3. Network and Application Security
Microsegmentation and software-defined perimeters (SDPs) limit lateral movement within the platform’s infrastructure. For API-driven digital asset platforms, protecting APIs with rate limiting, authentication, and encryption is crucial. Web Application Firewalls (WAFs) and runtime application self-protection (RASP) further secure interactions.
4. Secure Key Management
The management of cryptographic keys is most important in digital asset platforms. A Zero Trust approach mandates secure enclaves, hardware security modules (HSMs), or multi-party computation (MPC) techniques for storing and using keys. Access to key material is governed by strict policies and monitored for unusual activity.
5. Auditability and Compliance
Institutions must maintain detailed audit logs of all access attempts, configuration changes, and system activities. These logs support forensic investigations and regulatory reporting, aligning with Zero Trust’s emphasis on accountability and transparency.
Benefits and Challenges
The adoption of Zero Trust in digital asset platforms brings several advantages:
– Improved Security Posture: Eliminating implicit trust reduces the likelihood of successful attacks.

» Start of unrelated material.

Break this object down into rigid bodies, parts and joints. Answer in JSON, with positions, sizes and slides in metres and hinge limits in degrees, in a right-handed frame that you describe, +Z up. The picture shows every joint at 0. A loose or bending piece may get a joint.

– Granular Control: Fine-tuned access policies allow precise control over who can access what, and under what conditions.

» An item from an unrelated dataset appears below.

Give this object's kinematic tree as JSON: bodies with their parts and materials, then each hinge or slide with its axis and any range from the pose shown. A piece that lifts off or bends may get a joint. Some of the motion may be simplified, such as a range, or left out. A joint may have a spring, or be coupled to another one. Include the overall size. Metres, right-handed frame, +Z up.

– Regulatory Compliance: Zero Trust principles align with emerging global cybersecurity regulations, easing compliance efforts.
However, implementing Zero Trust also presents challenges. It requires significant changes to infrastructure, extensive integration across systems, and a shift in organizational mindset. The process can be complex and resource-intensive, especially for legacy systems not built with Zero Trust in mind.
As the institutional adoption of digital assets accelerates, the need for advanced cybersecurity frameworks becomes more urgent. Zero Trust Architecture offers a forward-looking model tailored to the unique demands of digital asset platforms. By assuming breach, verifying continuously, and enforcing least privilege, Zero Trust provides a strong defense against the evolving threat landscape. For institutions investing in the future of finance, embracing Zero Trust is not just a technical upgrade—it is a strategic imperative to protect trust, value, and reputation in the digital economy.